3rd / 4th October 2020

posted 7 Oct 2020, 03:28 by Parish Office   [ updated 7 Oct 2020, 03:28 ]

Homily for the Twenty-seventh Sunday in Ordinary Time, Year A

I was saying last week how, with some of the parables that Jesus taught, they sound a bit strange – sometimes they might make people think: why did the main character do that? Surely so-and-so would have been a better option? If we look briefly at the parable of the landowner, we find a similar thing: the owner of the vineyard sends some of his tenants to collect the produce, but the tenants give them a beating, and kill some of the them as well. So the landowner sends a larger number of servants, and the same happens again. So after all of this has happened, he sends his son. Surely he could predict what was going to happen? His son is killed. Why was the landowner so foolish? Simply because the whole point of the parable is that it is a description of the history of Israel: God sent the prophets, and the people took little notice of some of them, abused some and killed others. And what’s going to happen next? Now that God has sent His Son, His Son is going to be killed by the Jewish authorities. They are the bad tenants that have been put in charge of the vineyard, Israel. They should be giving glory and honour to God; instead they are misusing the gifts of God for their own selfish enjoyment, and everyone else is suffering as a result. Or as we read in Isaiah:

“Yes, the vineyard of the Lord of hosts

is the House of Israel,

and the men of Judah

that chosen plant.

He expected justice, but found bloodshed,

integrity, but only a cry of distress” (5:7).

So when we read later on, in St John’s Gospel, about the healing of the man born blind, it’s rather refreshing. Here is a man who was born blind, and Our Lord gives him his sight. But not just his physical sight. He also gains spiritual sight, to recognise who Jesus is. Meanwhile, the Pharisees are obstinate in their rejection of Christ, and so they reject the testimony of the man born blind.

So is the moral of the story then that the Jewish authorities went wrong and corrupt, so Jesus established the Church in their place, and that’s the end of the story? That’s part of it, but there’s more. Two things then: where do the Jews stand today, and where do we stand? Are the Jews condemned forever? Is anything bad that happens to them just simply their fault? That’s not what St Paul said, in his Letter to the Romans.

In Romans 11, St Paul comes up with his own mini-parable. He begins first, though, by saying, “I ask, then, has God rejected his people? [By this he means the Jews.] By no means! … God has not rejected his people whom he foreknew… For the gifts and the call of God are irrevocable” (Vs 1a. 2a. 29). What is going on, he says, is that the Israelites rejecting Christ has created the opportunity for the Gentiles to get to know Him.
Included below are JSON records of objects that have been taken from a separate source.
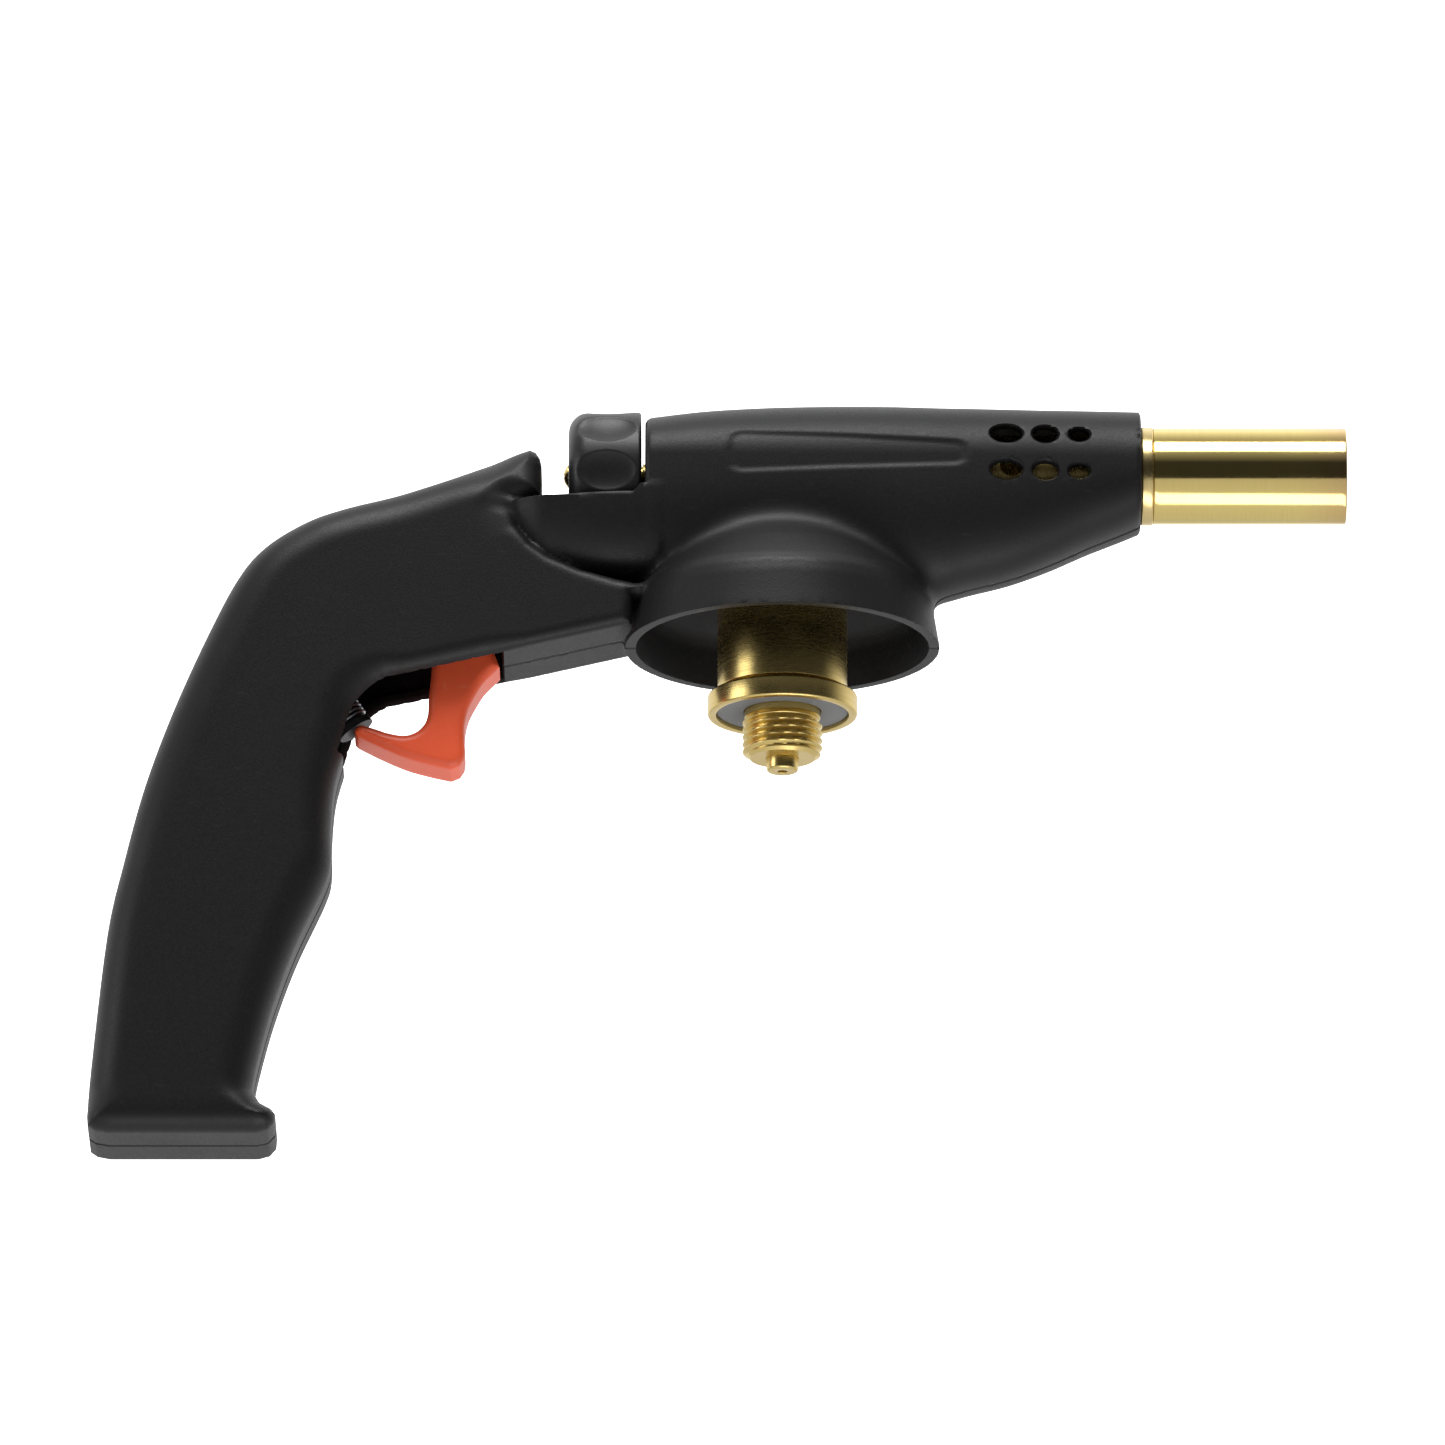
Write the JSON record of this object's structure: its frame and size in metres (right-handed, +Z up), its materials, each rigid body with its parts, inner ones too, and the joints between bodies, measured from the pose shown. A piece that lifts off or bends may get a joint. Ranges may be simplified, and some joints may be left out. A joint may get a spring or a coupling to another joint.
{
  "type": "propane torch",
  "caption": "Hand torch head with a brass burner tube, pistol grip, ignition trigger, gas knob and a male cylinder thread.",
  "frame": {"origin": "cylinder thread's axis at the face that seals against the cylinder", "axes": "+X towards the flame along the barrel, +Z up along the cylinder thread's axis, +Y to the far half of the casing"},
  "size_m": [0.2514, 0.0632, 0.1551],
  "materials": {
    "casing_black": "fine moulded matt",
    "knob_black": "satin moulded",
    "trigger_orange": "satin moulded",
    "brass_polished": "polished",
    "brass_turned": "fine turned",
    "collar_pale": "turned",
    "steel": "zinc plated",
    "spring_steel": "drawn wire",
    "washer_grey": "moulded",
    "seal_black": "moulded",
    "igniter_grey": "moulded",
    "plunger_white": "moulded",
    "lead_black": "insulated",
    "ceramic_white": "glazed ceramic",
    "filter_bronze": "sintered"
  },
  "bodies": {
    "casing": {"casing_right": "casing_black", "casing_left": "casing_black", "casing_screws": "steel", "burner_tube": "brass_polished", "burner_collar": "collar_pale", "flame_holder": "brass_turned", "mixing_tube": "brass_turned", "gas_jet": "brass_turned", "jet_holder": "brass_turned", "valve_body": "brass_turned", "packing_nut": "brass_turned", "inlet_sleeve": "brass_turned", "seal_cup": "brass_turned", "seal_washer": "washer_grey", "threaded_nipple": "brass_turned", "depressor_pin": "brass_turned", "inlet_filter": "filter_bronze", "regulator_piston": "brass_turned", "piston_seal": "seal_black", "regulator_spring": "spring_steel", "trigger_pin": "steel", "piezo_body": "igniter_grey", "piezo_spring": "spring_steel", "ignition_lead": "lead_black", "electrode_insulator": "ceramic_white", "electrode": "steel"},
    "trigger": {"trigger": "trigger_orange"},
    "spindle_feed": {"spindle_seal": "seal_black"},
    "knob": {"valve_knob": "knob_black", "knob_screw": "brass_turned", "valve_spindle": "brass_turned"},
    "plunger": {"piezo_plunger": "plunger_white"}
  },
  "joints": [
    {"name": "spindle_advance", "type": "slide", "parent": "casing", "child": "spindle_feed", "axis": [-1, 0, 0], "range_m": [0, 0.00112]},
    {"name": "knob_turn", "type": "hinge", "parent": "spindle_feed", "child": "knob", "pos_m": [-0.035, 0, 0.0504], "axis": [-1, 0, 0], "range_deg": [0, 541]},
    {"name": "trigger_pull", "type": "hinge", "parent": "casing", "child": "trigger", "pos_m": [-0.06, 0, 0.0144], "axis": [0, 1, 0], "range_deg": [0, 9], "stiffness_Nm_per_rad": 1.2, "springref_deg": -5.73},
    {"name": "plunger_press", "type": "slide", "parent": "casing", "child": "plunger", "axis": [-0.5505, 0, 0.8348], "range_m": [0, 0.00485], "deforming": ["piezo_spring"]}
  ],
  "couplings": [
    {"joint": "knob_turn", "follows": "spindle_advance", "rad_per_m": 8377.6},
    {"joint": "plunger_press", "follows": "trigger_pull", "m_per_rad": 0.030753}
  ]
}
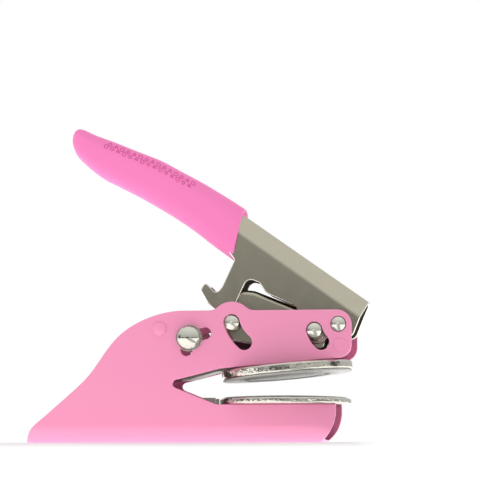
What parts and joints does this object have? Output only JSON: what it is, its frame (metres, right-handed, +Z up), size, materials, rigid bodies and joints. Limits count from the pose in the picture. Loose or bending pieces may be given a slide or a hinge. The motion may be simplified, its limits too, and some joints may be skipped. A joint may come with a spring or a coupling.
{
  "type": "seal embosser",
  "caption": "Hand seal embosser: a folded steel frame, a sprung lever with a soft grip, a lock pin with domed knobs, and round dies on a hairpin clip that press a raised seal into paper",
  "frame": {"origin": "middle of the footprint on the table, at the height of the frame's floor", "axes": "+X towards the jaws and dies, +Z up, the middle plane of the folded frame at Y = 0"},
  "size_m": [0.134, 0.0514, 0.1248],
  "materials": {
    "pink_paint": "smooth semi-gloss pink powder coat",
    "grip_plastic": "soft matte moulded pink plastic",
    "nickel_plate": "satin nickel plated steel sheet",
    "pin_steel": "bright nickel plated steel",
    "knob_chrome": "polished nickel",
    "holder_chrome": "polished nickel rims",
    "die_metal": "fine matte metal",
    "counter_die": "matte light grey plastic",
    "spring_steel": "bright spring steel",
    "pad_steel": "plain machined steel"
  },
  "bodies": {
    "frame": {"frame_shell": "pink_paint", "rear_spacer": "pink_paint", "front_spacer": "pink_paint", "clip_anchor_rod": "pin_steel", "lever_pivot_pin": "pin_steel", "pivot_bushes": "pin_steel", "return_spring": "spring_steel", "lower_die_holder": "holder_chrome", "lower_die_plate": "counter_die", "die_clip_spring": "spring_steel", "lower_clip_rivets": "pin_steel"},
    "lever": {"lever_channel": "nickel_plate", "grip": "grip_plastic", "travel_pin": "pin_steel", "link_pin": "pin_steel"},
    "press_arm": {"press_arm": "nickel_plate", "guide_pin": "pin_steel", "pressure_pad": "pad_steel", "pad_pin": "pin_steel"},
    "upper_die": {"upper_die_holder": "holder_chrome", "upper_die_plate": "die_metal", "upper_clip_rivets": "pin_steel"},
    "lock": {"lock_pin": "pin_steel", "lock_knobs": "knob_chrome", "lock_washers": "pin_steel"}
  },
  "joints": [
    {"name": "lever_pivot", "type": "hinge", "parent": "frame", "child": "lever", "pos_m": [0.05586, 0, 0.0458], "axis": [0, -1, 0], "range_deg": [0, 31], "stiffness_Nm_per_rad": 0.8, "springref_deg": -28.65, "deforming": ["return_spring"]},
    {"name": "arm_link", "type": "hinge", "parent": "lever", "child": "press_arm", "pos_m": [0.04015, 0, 0.04109], "axis": [0, -1, 0], "range_deg": [-31, 0]},
    {"name": "die_swing", "type": "hinge", "parent": "frame", "child": "upper_die", "pos_m": [-0.04454, 0, 0.0279], "axis": [0, 1, 0], "range_deg": [0, 5.2], "deforming": ["die_clip_spring"]},
    {"name": "lock_slide", "type": "slide", "parent": "frame", "child": "lock", "axis": [0.9598, 0, 0.2807], "range_m": [0, 0.0065]}
  ],
  "couplings": [
    {"joint": "arm_link", "follows": "lever_pivot", "ratio": -1},
    {"joint": "die_swing", "follows": "lever_pivot", "ratio": 0.16774}
  ]
}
Now the parable of the olive tree: God has created a cultivated olive tree, which is the House of Israel. Some of the branches have been broken off, and in their place, wild olive shoots, the Gentiles (Gentiles are the non-Jewish nations of the world) – the Gentiles have been grafted on in their place. But: here is the warning. Branches that have been grafted on can also be broken off, and the natural branches can be more easily grafted back on. If we are talking about the true religion, and following God as He wants us to follow Him, then that is open to anyone, and also, anyone is able to fall away. But God’s plan is for all of us to be reunited together. As St Paul continues:

“For if you have been cut from what is by nature a wild olive tree, and grafted, contrary to nature, into a cultivated olive tree, how much more will these natural branches be grafted back into their own olive tree” (V. 24).

We are all called to be one with the Lord, regardless of our background. The important thing is not our background, but our response to God. Are we to be like the Pharisees, and the bad tenants of the vineyard, or like the man born blind? Both the Pharisees and the blind man were Jewish – that is not the issue. The issue is faithfully following the Lord, which enables us to recognise who Jesus is.